The Hebrew word ‘malchut’ – מלכות means kingdom. A deep desire, as His children, is to be a vessel for His purposes in our Father’s kingdom – the Kingdom of God. How to accomplish this is not always simple and clear. Just as with Esther, it requires faith and trust. The Kingdom and workings of God are not fully revealed in this physical world. One needs to ‘dig,’ as it were, beneath the surface in order to find the truth and the treasures. T

Colors evoke certain feelings and associations. Interestingly, the color black, which often is viewed negatively as the color of darkness, is connected with Adar. Note how poet and author, John O Donohue, on the contrary, refers to the “secrets of darkness”: 

While music delights our listening, color calls forth the secrets of darkness and light to bring forth joy to the eye.

White light is known to be the source of colors, seen when reflected through a prism or in a rainbow. Black, however, is the most ‘ancient’ and original color from which everything emerged at the beginning of Creation. It provided the background for the light and beauty that became visible. Black reflects the mystery of the unseen and the unknown. The ‘black’ of Malchut, therefore, presents the backdrop for the beauty and glory of the Light of God and His Kingdom.

Scientifically, an object reflects color by absorbing certain light rays of color and rejecting others.
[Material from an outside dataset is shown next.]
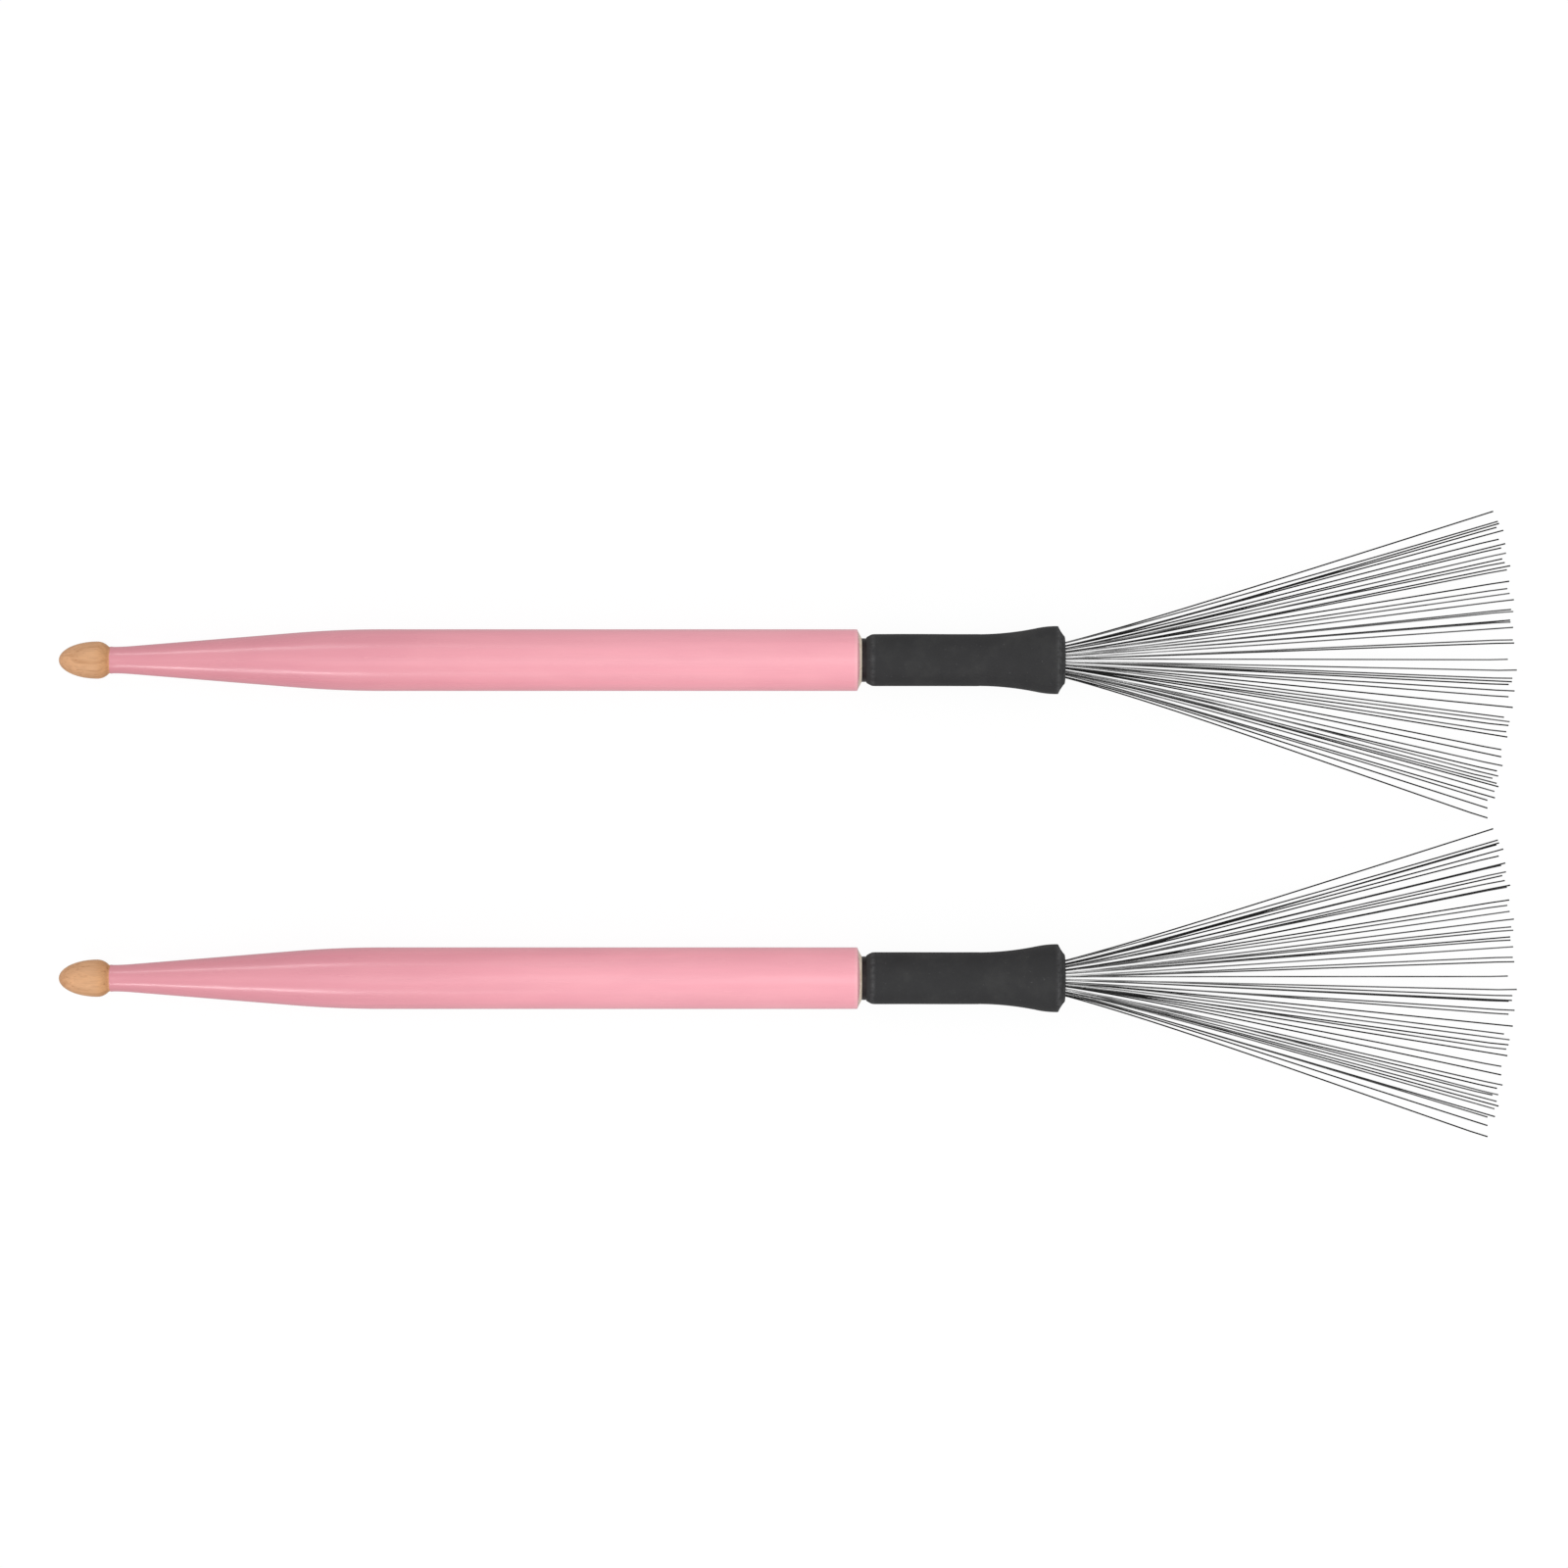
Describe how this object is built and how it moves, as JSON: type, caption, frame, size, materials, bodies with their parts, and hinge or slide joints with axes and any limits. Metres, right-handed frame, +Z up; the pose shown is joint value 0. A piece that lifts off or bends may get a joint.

For example, a daffodil absorbs red and green and rejects yellow, which, consequently, is the color we see. Black occurs when an object receives and absorbs all the colors and rejects none. The blackness we see is the outer surface beneath which all the colors secretly dwell.

~ Chabad

In the light of the above, we can ask ourselves these questions posed in Megillat Esther – the Scroll of Esther:

  1. What were Mordechai’s motives for allowing Hadassah to be taken to the harem as a prospective wife/queen for the king Achashverosh?
  2. Did Hadassah have any legitimate control over the situation?
  3. Were king Achashverosh’s motives and actions justifiable?
  4. What were Haman’s motives?
  5. As Queen, did Esther have any authority in the threat of the massacre of her people? What did she draw upon for strength?